Scene 3 (ricercari II): Desportes has left Marie. When she starts accepting gifts from Major Mary, her sister Charlotte labels her a "soldier's girl". Marie claims she only behaved in this way in order to get news of Desportes. Mary invites the two sisters Marie and Charlotte for a drive - neither of them recognises the true identity of his batman Stolzius.
Scene 4 (nocturno II): Countess de la Roche reproaches her son, the young Count, for his behaviour towards Marie. She advises him to leave town and, in order to protect Marie from the advances of other officers, she declares herself willing to take the girl into her own house as a companion.

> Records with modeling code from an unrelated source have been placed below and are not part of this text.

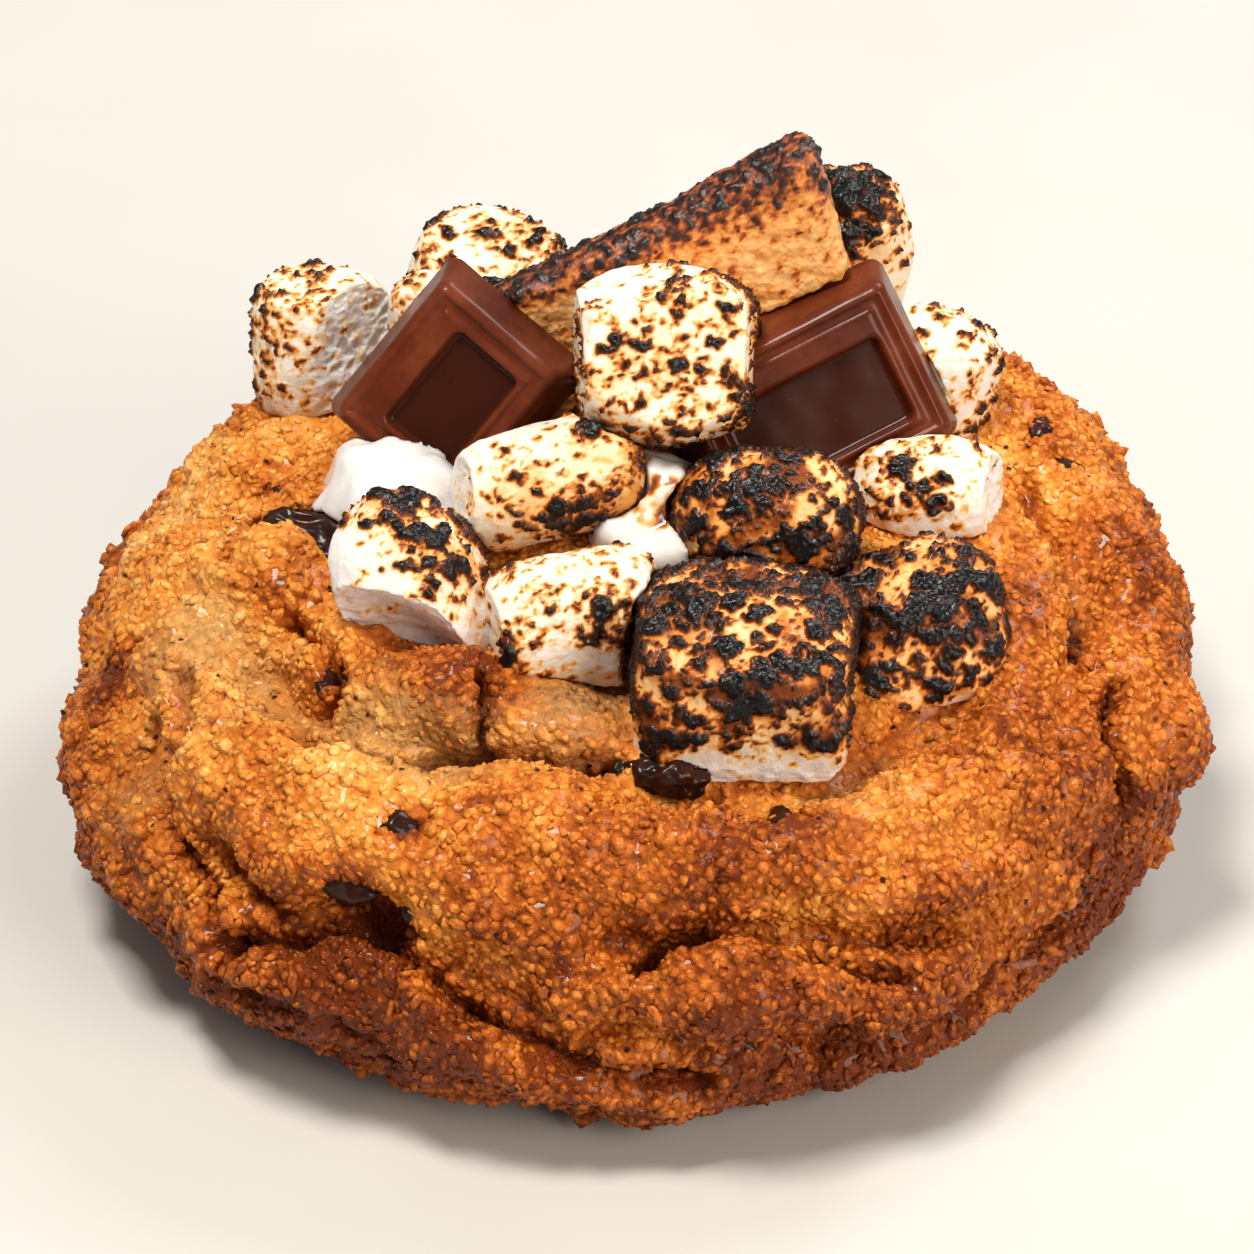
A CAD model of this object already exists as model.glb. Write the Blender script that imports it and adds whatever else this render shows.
import math

import bpy
import numpy as np
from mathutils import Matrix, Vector, noise
from mathutils.bvhtree import BVHTree


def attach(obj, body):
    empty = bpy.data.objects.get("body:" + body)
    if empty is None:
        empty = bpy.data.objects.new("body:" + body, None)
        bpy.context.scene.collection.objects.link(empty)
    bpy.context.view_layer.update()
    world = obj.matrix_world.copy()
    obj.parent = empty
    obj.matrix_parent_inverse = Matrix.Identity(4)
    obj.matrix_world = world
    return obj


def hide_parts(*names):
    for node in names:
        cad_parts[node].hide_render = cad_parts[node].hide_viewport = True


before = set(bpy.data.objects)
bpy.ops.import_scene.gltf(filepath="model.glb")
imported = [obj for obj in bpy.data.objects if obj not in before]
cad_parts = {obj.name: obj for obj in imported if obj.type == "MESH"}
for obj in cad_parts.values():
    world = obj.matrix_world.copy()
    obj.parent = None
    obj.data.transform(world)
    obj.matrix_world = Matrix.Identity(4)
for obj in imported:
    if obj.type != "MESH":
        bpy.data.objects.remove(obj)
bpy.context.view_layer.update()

# The cookie: one ball of soft brown-sugar dough that rose into lobes and folds and baked to a
# sandy, buttery crust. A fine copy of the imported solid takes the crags, pores and torn edges
# that the solid is too coarse for, and everything else rests on it.

MM = 0.001
COOKIE_FACE = 0.58
FOLD_DEEPENING = 0.8
FOLD_SPREAD_ROUNDS = 150
FOLD_REACH = (-0.8, 2.4)
CREASE_WOBBLE = 0.55
CREASE_WOBBLE_SIZE = 3.0
ROLL_SIZE = 7.5
ROLL_HEIGHT = 1.1
CRAG_SIZE = 3.6
CRAG_HEIGHT = 1.15
CRUMB_SIZE = 1.7
CRUMB_HEIGHT = 0.5
UNDERSIDE_FADE = (0.2, 3.0)
BROKEN_PATCH = 16
BAKE_PATCH = 15
BAKE_SPOT = 5
COOKIE_REACH = 52
COOKIE_HEIGHT = 36
GRAIN_ROOM = 0.35
JOINT_TONE = 0.44

# depth, half width, height of the lips on both sides, and points along the crease, in mm
CREASES = (
    (2.6, 1.6, 0.9, ((-35.8, -38.6, 14.6), (-29.7, -41.5, 17.5), (-25.2, -42.1, 19.6),
                     (-21.1, -44.7, 19.4), (-18.0, -46.8, 17.6), (-14.4, -48.9, 15.4),
                     (-5.2, -51.6, 11.6), (5.9, -51.3, 9.4))),
    (2.4, 1.4, 0.9, ((0.6, -49.8, 20.8), (2.8, -47.6, 21.1), (5.9, -46.9, 21.6),
                     (11.2, -46.5, 21.3), (17.8, -47.0, 18.8), (23.7, -46.6, 16.4))),
    (4.0, 1.5, 1.0, ((-37.7, -21.0, 29.0), (-33.8, -24.6, 29.3), (-30.0, -27.9, 29.4),
                     (-26.7, -30.8, 30.1), (-22.6, -32.7, 30.2), (-18.2, -31.8, 29.6),
                     (-14.8, -30.8, 29.9), (-11.9, -31.9, 30.1), (-6.5, -33.4, 30.1),
                     (-2.1, -32.5, 30.1))),
    (2.8, 1.3, 0.7, ((-13.9, -25.9, 33.7), (-13.4, -28.9, 32.0), (-13.2, -31.1, 30.1))),
    (2.2, 1.2, 0.7, ((-31.2, -13.1, 32.2), (-27.5, -19.0, 33.3), (-26.0, -24.6, 32.8),
                     (-27.3, -25.6, 30.2))),
    (2.0, 1.4, 0.6, ((-40.8, -17.6, 28.9), (-40.1, -24.7, 27.3), (-42.3, -25.4, 22.2),
                     (-40.1, -30.6, 19.3), (-35.3, -38.9, 14.9))),
    (1.5, 1.6, 0.5, ((36.6, 9.8, 32.6), (38.7, 4.0, 30.8), (40.3, -2.5, 30.2),
                     (41.4, -7.6, 28.6), (40.4, -12.5, 28.1))),
    (2.6, 1.4, 0.8, ((43.9, -16.6, 27.1), (42.5, -22.1, 25.4), (44.5, -23.1, 20.5),
                     (43.8, -23.7, 15.3))),
    (1.2, 2.0, 0.3, ((7.3, -34.6, 27.9), (12.1, -39.3, 29.4), (17.5, -36.0, 28.2),
                     (22.0, -34.2, 28.9))),
    (1.4, 1.5, 0.5, ((-36.3, -38.9, 11.5), (-29.8, -44.0, 12.6), (-22.6, -47.7, 11.0),
                     (-18.2, -45.9, 5.5))),
    (1.3, 1.6, 0.5, ((16.6, -48.3, 10.4), (23.8, -45.6, 10.5), (31.3, -38.8, 10.2),
                     (41.4, -27.6, 12.4))),
    (2.0, 1.4, 0.7, ((-37.4, -5.9, 34.2), (-34.3, -3.5, 35.9), (-29.9, -2.5, 36.4),
                     (-26.8, 0.8, 36.4))),
    (3.0, 1.6, 1.0, ((-34.0, 36.0, 22.0), (-20.0, 42.0, 25.0), (-6.0, 46.0, 22.0),
                     (10.0, 45.0, 25.0))),
    (2.8, 1.6, 1.0, ((18.0, 48.0, 14.0), (30.0, 40.0, 19.0), (41.0, 26.0, 24.0),
                     (46.0, 14.0, 22.0))),
    (2.6, 1.5, 0.9, ((-49.0, 10.0, 14.0), (-45.0, 22.0, 18.0), (-36.0, 34.0, 14.0),
                     (-28.0, 44.0, 9.0))),
    (2.2, 1.4, 0.8, ((-8.0, 51.0, 12.0), (3.0, 50.0, 16.0), (14.0, 50.0, 12.0),
                     (22.0, 46.0, 8.0))),
    (2.0, 1.3, 0.7, ((-24.0, 33.0, 31.0), (-12.0, 34.0, 32.0), (-2.0, 38.0, 30.0))),
)

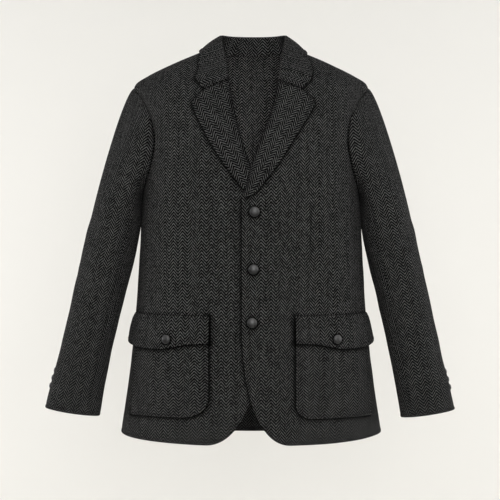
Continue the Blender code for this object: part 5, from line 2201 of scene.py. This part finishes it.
@dataclass(frozen=True)
class Tweed:
    """Charcoal herringbone tweed."""

    name: str = "charcoal_tweed"
    dark: Triple = (0.002, 0.002, 0.0021)
    light: Triple = (0.142, 0.1403, 0.137)
    yarn: float = 0.00132
    pick: float = 0.0015
    stripe: float = 7.0
    wobble: float = 0.45
    crest: float = 2.2
    tones: Pair = (0.25, 1.5)
    fuzz_scale: float = 1500.0
    fuzz_tones: Pair = (0.6, 0.8)
    fuzz_relief: float = 0.6
    cloud_scale: float = 22.0
    cloud_tones: Pair = (0.85, 0.3)
    roughness: float = 0.95
    specular: float = 0.03
    sheen: float = 0.01
    sheen_roughness: float = 0.6
    relief: float = 0.00025
    relief_strength: float = 0.9

    def make(self, weave: bpy.types.NodeTree) -> Material:
        """Build the material.

        Args:
            weave: the herringbone group.

        Returns:
            The material.
        """
        finish, shader, graph = blank_finish(self.name, self.roughness, self.specular)
        cloth = graph.node("ShaderNodeUVMap", uv_map="cloth").outputs[0]
        group = graph.node("ShaderNodeGroup", {
            "Cloth": cloth, "Yarn": self.yarn, "Pick": self.pick, "Stripe": self.stripe,
            "Wobble": self.wobble}, node_tree=weave)
        warp, rise, tone = (group.outputs[name] for name in ("Warp", "Height", "Tone"))
        fuzz = graph.noise(cloth, self.fuzz_scale, 3.0, 0.7)
        cloud = graph.noise(cloth, self.cloud_scale, 3.0, 0.6)
        crest = graph.times(warp, graph.math("POWER", rise, self.crest))
        colour = graph.blend(crest, (*self.dark, 1.0), (*self.light, 1.0))
        # the shade attribute is painted shade beside seams, edges and pieces lying on the cloth, and
        # painted light where it is below zero
        painted_shade = graph.node("ShaderNodeAttribute", attribute_name="shade").outputs["Fac"]
        level = graph.times(graph.span(tone, *self.tones), graph.span(fuzz, *self.fuzz_tones),
                            graph.span(cloud, *self.cloud_tones), graph.minus(1.0, painted_shade))
        grey = graph.node("ShaderNodeCombineColor", {0: level, 1: level, 2: level}).outputs[0]
        graph.feed(shader.inputs["Base Color"], graph.blend(1.0, colour, grey, "MULTIPLY"))
        height = graph.plus(rise, graph.times(fuzz, self.fuzz_relief))
        graph.feed(shader.inputs["Normal"], graph.emboss(height, self.relief_strength, self.relief))
        shader.inputs["Sheen Weight"].default_value = self.sheen
        shader.inputs["Sheen Roughness"].default_value = self.sheen_roughness
        return finish


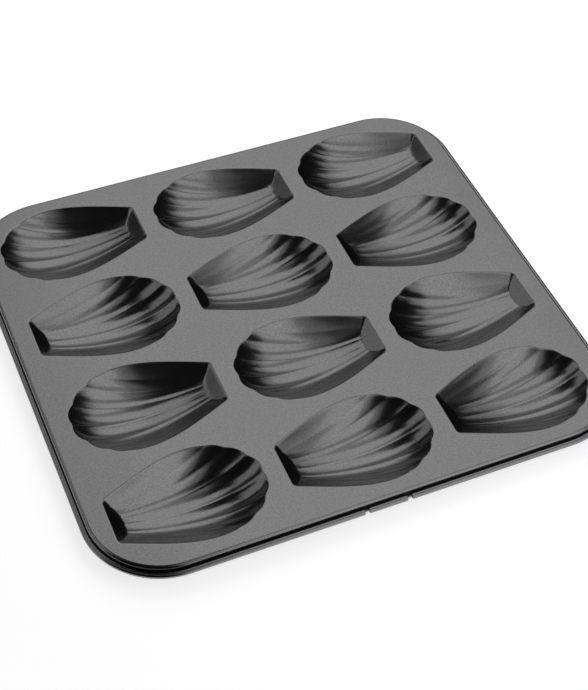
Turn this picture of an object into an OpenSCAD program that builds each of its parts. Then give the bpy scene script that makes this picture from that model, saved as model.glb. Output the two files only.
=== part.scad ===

Scene 5 (tropi): The countess goes to find Marie at her father's house. In Charlotte's presence she makes the offer to take Marie into her household, persuading her it is the only way she can now save her honour.
Scene 2 (ciacona III): Mary and Desportes are eating their evening meal. Stolzius, who is serving them, overhears their conversation and learns of Marie's fate. He hands Desportes a bowl of poisoned soup, and before drinking some of the soup himself he triumphantly reveals his identity to the dying officer.
Scene 3 (nocturno III): Marie, now sunk to the level of a street beggar, encounters her father and asks him for alms. The old man does not recognise her, but out of concern for his daughter he gives her money. He then joins an endless procession of enslaved and fallen soldiers, in which the drunken officers also take part. In the final scene, the action builds to a vision of hell in which one human is raped by another, the individual by the collective conscience - and, in this instance, by the ruthless power of the army.
There are numerous unorthodox roles in this opera, but the most noticeable is the mass usage of banging chairs and tables on the stage floor as percussion instruments. This is carried out by many of the actors with non-singing roles. The composer also calls for 3 cinema screens, 3 film projectors & groups of loudspeakers on the stage and in the auditorium.
The orchestra is comprised of: 4 flutes (all 4 doubling on piccolos, flute 3 also doubling on alto flute in G), 3 oboes (doubling also on oboe d'amore, oboe 3 also doubling on cor anglais), 4 clarinets in B-flat (1, 3 & 4 also in A, clarinet 3 also bass clarinet, clarinet 4 also on E-flat clarinet), alto saxophone in E-flat, 3 bassoons (2 & 3 also contrabassoon), 5 horns in F (all 5 also tenor tuba in B-flat, Horn 5 also bass tuba in F), 4 trumpets in C (1 & 2 also trumpets in B-flat & F; 3 & 4 also in B-flat & A and bass trumpet in E-flat), 4 trombones (Trombone 4 contrabass trombone), bass tuba (also contrabass tuba), bass drums (also small bass drums), percussion (8-9 players), 3 crotales (E-flat, F & G), 3 crotals (high, medium & low), gegenschlagblock (counterstroke block), 3 cymbals, 4 gongs, 4 tamtams, tambourine, 3 bongos, 5 tomtoms, tumba, military drum, 4 small drums, friction drum, 2 large drums (one of them horizontal), 5 triangle (instrument), cow bells, steel sticks, 2 sets of tubular bells, 3 free-running railway rails, whip (instrument), castanets, rumbaholz, 2 wood covers, 3 wood drums, güiro, maracas, vibration pipe, xylophone, marimba, vibraphone, guitar, 2 harps, glockenspiel, celesta, harpsichord, piano, organ (2 players) & strings.
On the stage (6 players):
I. 3 triangles (high register), 3 crotals (high), 2 basins (high), gong (small), tamtam (small), small drum, military drum, 2 bongos, agitating drum, large drum (with cymbals), 3 bass drums, cow bell (high), 2 tube bells, maracas & temple block (high).
II. 3 triangles (middle register), 3 crotals (middle), 2 basins (middle), 2 gongs (medium & large), small drum, 2 Tomtoms, agitating drum, 3 bass drums, cow bell, 6 tube bells, maracas & temple block (middle).
III. 3 triangles (deep register), crotal (deep), 2 basins (deep), gong (large), 2 tamtams (small & large), small drum, tomtom (deep), snare drum, 3 bass drums, cow bell (deep), 4 tube bells, maracas, 3 temple blocks (deep); jazz band: clarinet in B-flat, trumpet in B-flat & double bass (electrically amplified).
Just as Zimmermann allows temporal levels to flow into one another, he also makes use of musical styles from several periods. Jazz rhythms (as in the coffee house scene), J.S. Bach chorales (from Matthäuspassion) a folksong and the Dies Irae sequence from a plainchant are juxtoposed and assembled in a way which creates a score which seethes with tension.